▶ Data provided
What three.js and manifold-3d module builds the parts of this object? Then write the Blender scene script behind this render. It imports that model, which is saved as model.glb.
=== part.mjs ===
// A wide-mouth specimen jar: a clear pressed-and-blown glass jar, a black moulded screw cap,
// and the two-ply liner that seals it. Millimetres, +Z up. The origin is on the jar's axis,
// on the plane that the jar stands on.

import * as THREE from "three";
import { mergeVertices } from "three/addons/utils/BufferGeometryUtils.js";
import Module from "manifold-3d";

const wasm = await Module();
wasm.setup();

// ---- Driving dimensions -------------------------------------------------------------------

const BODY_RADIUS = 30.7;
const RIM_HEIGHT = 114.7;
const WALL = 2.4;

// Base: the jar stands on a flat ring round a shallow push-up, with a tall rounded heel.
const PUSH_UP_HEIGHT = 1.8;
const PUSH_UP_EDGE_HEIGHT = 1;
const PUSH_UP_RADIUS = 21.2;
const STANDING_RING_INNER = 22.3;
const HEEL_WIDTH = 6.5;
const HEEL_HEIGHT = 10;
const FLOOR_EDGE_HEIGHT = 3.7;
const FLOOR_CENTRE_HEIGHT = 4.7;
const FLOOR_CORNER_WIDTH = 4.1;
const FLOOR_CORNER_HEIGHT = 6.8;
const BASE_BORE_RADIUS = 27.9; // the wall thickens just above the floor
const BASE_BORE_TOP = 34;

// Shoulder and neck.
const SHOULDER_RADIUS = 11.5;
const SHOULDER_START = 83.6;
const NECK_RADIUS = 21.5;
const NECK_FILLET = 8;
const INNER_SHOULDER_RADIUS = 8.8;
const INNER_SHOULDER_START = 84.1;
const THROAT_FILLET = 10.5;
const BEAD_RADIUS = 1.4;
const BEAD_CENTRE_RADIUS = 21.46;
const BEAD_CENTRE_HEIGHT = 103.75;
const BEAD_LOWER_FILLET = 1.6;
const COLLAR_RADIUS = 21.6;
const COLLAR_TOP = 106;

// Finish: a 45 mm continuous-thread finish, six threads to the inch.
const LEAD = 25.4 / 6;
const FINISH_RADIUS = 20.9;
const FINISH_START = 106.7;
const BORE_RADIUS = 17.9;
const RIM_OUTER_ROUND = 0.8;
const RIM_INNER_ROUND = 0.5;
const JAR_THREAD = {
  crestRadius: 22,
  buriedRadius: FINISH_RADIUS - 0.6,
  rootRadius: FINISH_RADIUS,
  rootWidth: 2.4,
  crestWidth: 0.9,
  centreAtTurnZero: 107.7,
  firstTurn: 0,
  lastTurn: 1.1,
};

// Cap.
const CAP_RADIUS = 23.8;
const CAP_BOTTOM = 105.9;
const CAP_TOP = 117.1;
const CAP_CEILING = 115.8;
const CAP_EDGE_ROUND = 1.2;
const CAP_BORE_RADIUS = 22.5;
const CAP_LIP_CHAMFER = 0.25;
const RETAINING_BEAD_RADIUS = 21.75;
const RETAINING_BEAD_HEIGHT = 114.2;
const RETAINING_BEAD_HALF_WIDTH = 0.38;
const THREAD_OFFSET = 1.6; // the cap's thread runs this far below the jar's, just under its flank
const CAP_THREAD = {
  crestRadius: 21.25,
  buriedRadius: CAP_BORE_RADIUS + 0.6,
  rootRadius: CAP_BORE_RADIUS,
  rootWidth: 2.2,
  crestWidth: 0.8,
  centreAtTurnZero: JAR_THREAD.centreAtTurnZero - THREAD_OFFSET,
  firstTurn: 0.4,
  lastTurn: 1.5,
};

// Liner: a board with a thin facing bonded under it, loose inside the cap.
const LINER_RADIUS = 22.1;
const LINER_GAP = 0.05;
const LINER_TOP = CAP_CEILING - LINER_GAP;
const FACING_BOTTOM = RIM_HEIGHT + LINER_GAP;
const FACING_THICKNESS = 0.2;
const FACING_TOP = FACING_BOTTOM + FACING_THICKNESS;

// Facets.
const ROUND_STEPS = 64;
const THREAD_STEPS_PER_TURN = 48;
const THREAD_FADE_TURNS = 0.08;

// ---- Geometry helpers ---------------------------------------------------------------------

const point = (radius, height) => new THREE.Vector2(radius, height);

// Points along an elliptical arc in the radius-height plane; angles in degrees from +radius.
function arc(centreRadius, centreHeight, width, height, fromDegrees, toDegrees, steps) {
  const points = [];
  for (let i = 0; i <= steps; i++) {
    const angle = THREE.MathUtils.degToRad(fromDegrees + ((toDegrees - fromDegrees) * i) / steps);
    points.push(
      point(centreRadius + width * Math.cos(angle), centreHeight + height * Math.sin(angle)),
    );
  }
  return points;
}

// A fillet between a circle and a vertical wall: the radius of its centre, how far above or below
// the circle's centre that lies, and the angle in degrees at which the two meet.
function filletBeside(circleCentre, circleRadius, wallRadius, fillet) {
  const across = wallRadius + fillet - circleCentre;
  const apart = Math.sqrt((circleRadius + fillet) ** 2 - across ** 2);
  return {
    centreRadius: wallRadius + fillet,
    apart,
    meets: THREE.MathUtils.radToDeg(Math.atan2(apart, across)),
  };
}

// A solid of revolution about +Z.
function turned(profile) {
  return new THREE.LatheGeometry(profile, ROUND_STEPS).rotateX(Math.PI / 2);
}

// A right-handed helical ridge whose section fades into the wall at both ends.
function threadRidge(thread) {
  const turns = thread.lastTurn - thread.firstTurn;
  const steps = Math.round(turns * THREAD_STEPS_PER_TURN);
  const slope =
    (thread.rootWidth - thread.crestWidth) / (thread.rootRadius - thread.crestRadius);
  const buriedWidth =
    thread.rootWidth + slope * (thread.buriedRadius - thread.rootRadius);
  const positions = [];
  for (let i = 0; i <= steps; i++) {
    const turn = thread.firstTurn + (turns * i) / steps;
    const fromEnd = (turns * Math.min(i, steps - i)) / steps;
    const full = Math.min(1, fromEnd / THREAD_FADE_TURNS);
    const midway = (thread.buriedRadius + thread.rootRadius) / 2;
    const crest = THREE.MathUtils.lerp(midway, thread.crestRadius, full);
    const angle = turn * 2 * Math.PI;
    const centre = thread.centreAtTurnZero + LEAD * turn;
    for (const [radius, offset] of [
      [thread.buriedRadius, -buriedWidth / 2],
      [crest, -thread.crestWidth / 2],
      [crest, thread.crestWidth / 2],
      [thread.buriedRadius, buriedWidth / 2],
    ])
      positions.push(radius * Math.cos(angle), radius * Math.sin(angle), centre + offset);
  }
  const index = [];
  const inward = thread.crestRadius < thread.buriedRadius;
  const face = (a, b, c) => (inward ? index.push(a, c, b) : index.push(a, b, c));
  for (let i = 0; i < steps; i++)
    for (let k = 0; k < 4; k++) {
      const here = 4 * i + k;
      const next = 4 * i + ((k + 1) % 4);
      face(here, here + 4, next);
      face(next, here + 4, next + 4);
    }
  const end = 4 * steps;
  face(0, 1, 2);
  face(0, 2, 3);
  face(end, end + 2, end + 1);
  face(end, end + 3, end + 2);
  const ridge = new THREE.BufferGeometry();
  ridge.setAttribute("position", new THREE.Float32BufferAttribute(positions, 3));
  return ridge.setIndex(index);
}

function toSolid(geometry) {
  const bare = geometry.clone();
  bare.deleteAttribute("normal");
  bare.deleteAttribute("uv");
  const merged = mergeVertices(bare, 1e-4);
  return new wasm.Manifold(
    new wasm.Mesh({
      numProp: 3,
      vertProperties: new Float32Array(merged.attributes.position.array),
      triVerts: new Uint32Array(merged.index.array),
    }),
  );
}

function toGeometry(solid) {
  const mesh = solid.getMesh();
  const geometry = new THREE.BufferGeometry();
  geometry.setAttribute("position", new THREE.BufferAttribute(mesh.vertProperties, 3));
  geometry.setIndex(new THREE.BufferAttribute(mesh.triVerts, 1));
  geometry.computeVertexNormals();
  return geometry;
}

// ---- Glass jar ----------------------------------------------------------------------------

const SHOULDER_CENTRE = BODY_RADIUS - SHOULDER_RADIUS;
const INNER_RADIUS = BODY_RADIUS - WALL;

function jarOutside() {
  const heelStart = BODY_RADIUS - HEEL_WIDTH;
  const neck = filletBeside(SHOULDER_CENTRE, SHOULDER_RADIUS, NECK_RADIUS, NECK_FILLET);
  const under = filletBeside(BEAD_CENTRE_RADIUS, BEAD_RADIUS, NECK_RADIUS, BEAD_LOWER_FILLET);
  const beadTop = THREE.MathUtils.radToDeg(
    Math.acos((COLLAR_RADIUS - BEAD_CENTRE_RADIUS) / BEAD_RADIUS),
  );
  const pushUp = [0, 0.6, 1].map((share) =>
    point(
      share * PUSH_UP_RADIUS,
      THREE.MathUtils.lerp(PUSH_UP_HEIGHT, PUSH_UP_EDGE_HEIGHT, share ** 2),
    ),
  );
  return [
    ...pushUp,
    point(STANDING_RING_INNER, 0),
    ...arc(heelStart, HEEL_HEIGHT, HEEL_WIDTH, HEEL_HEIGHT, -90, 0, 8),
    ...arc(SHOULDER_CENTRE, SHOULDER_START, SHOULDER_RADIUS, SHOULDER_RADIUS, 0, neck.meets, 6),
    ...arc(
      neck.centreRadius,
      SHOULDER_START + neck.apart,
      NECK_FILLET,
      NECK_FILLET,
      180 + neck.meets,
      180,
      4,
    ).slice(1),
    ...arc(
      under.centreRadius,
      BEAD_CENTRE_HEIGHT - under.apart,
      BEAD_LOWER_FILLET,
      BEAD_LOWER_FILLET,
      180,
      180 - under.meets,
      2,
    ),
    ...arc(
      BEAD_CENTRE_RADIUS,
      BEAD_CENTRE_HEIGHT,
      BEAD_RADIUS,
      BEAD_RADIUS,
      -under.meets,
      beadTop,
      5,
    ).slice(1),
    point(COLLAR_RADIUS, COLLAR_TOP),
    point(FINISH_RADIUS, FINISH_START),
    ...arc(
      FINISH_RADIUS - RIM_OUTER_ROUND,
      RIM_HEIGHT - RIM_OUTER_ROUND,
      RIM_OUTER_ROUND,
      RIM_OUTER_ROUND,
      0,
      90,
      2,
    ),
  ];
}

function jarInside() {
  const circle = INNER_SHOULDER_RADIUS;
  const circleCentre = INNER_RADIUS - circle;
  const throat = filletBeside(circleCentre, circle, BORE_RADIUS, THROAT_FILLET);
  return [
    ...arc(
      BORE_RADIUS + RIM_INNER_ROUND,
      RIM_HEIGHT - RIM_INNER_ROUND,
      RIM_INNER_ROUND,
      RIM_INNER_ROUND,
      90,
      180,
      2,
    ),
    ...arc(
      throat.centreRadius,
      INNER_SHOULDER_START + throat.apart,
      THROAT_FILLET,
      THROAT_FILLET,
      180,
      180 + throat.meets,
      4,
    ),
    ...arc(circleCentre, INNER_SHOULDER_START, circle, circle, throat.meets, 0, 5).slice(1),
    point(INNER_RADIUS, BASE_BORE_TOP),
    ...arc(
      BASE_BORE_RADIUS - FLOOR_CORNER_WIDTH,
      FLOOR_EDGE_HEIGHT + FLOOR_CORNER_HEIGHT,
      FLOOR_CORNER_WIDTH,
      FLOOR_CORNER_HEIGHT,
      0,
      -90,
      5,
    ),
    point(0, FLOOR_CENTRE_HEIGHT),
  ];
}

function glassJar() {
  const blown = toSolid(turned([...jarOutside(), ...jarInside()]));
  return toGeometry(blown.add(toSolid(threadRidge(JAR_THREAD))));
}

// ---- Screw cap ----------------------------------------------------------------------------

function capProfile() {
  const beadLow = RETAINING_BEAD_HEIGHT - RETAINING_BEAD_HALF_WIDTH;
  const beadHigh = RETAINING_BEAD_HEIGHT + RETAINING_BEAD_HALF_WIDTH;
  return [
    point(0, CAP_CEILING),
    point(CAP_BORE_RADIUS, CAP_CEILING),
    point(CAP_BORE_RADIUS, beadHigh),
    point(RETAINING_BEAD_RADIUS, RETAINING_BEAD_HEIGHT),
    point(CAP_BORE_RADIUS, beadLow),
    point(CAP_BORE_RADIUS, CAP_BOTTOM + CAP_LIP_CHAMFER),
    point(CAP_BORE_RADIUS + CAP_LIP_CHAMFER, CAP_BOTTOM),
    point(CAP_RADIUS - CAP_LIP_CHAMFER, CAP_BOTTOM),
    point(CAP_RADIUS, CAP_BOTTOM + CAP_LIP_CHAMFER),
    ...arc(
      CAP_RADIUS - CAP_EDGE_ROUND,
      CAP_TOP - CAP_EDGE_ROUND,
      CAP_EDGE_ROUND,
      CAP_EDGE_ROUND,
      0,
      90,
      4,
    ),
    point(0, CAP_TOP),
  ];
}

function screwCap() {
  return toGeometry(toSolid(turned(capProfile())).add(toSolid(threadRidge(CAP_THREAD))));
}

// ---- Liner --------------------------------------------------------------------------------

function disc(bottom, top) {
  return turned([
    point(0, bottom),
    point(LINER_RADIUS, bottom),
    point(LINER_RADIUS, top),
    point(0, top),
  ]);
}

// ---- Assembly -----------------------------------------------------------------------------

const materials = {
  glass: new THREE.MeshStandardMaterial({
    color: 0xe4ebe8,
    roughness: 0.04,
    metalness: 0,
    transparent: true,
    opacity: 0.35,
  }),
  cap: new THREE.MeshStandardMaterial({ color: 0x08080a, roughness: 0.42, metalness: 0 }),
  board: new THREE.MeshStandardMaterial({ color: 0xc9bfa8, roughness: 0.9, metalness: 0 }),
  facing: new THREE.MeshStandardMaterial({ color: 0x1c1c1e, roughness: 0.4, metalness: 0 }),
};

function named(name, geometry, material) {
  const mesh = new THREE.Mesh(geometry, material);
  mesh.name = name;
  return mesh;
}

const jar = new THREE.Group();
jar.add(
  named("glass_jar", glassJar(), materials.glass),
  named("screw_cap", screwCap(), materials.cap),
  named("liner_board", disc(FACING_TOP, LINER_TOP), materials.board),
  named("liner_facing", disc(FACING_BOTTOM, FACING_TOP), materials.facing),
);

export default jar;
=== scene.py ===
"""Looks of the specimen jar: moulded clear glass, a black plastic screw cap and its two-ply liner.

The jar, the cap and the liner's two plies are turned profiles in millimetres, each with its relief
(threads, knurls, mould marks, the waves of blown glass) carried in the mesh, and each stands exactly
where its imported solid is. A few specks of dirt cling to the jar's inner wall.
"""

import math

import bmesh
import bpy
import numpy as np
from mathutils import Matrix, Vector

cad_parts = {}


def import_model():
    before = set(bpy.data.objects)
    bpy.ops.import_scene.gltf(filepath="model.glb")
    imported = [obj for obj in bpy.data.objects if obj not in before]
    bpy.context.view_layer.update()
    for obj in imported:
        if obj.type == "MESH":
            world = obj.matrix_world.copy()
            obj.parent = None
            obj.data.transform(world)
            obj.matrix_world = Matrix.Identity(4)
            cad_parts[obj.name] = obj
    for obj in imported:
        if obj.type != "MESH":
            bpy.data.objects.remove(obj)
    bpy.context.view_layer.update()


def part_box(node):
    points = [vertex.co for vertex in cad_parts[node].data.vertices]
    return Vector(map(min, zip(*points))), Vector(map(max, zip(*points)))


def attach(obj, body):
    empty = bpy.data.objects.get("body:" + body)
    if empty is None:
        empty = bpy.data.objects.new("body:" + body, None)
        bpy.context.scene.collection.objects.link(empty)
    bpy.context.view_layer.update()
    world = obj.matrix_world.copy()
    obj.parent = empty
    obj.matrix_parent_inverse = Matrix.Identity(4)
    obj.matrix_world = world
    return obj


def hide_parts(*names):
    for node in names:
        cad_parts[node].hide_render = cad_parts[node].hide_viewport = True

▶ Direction
Copy out precisely the lines that begin at the line containing "function named(name, geometry, material)" and end at the line containing "for node in", including both; write nothing else.

▶ Completed exercise
function named(name, geometry, material) {
  const mesh = new THREE.Mesh(geometry, material);
  mesh.name = name;
  return mesh;
}

const jar = new THREE.Group();
jar.add(
  named("glass_jar", glassJar(), materials.glass),
  named("screw_cap", screwCap(), materials.cap),
  named("liner_board", disc(FACING_TOP, LINER_TOP), materials.board),
  named("liner_facing", disc(FACING_BOTTOM, FACING_TOP), materials.facing),
);

export default jar;
=== scene.py ===
"""Looks of the specimen jar: moulded clear glass, a black plastic screw cap and its two-ply liner.

The jar, the cap and the liner's two plies are turned profiles in millimetres, each with its relief
(threads, knurls, mould marks, the waves of blown glass) carried in the mesh, and each stands exactly
where its imported solid is. A few specks of dirt cling to the jar's inner wall.
"""

import math

import bmesh
import bpy
import numpy as np
from mathutils import Matrix, Vector

cad_parts = {}


def import_model():
    before = set(bpy.data.objects)
    bpy.ops.import_scene.gltf(filepath="model.glb")
    imported = [obj for obj in bpy.data.objects if obj not in before]
    bpy.context.view_layer.update()
    for obj in imported:
        if obj.type == "MESH":
            world = obj.matrix_world.copy()
            obj.parent = None
            obj.data.transform(world)
            obj.matrix_world = Matrix.Identity(4)
            cad_parts[obj.name] = obj
    for obj in imported:
        if obj.type != "MESH":
            bpy.data.objects.remove(obj)
    bpy.context.view_layer.update()


def part_box(node):
    points = [vertex.co for vertex in cad_parts[node].data.vertices]
    return Vector(map(min, zip(*points))), Vector(map(max, zip(*points)))


def attach(obj, body):
    empty = bpy.data.objects.get("body:" + body)
    if empty is None:
        empty = bpy.data.objects.new("body:" + body, None)
        bpy.context.scene.collection.objects.link(empty)
    bpy.context.view_layer.update()
    world = obj.matrix_world.copy()
    obj.parent = empty
    obj.matrix_parent_inverse = Matrix.Identity(4)
    obj.matrix_world = world
    return obj


def hide_parts(*names):
    for node in names:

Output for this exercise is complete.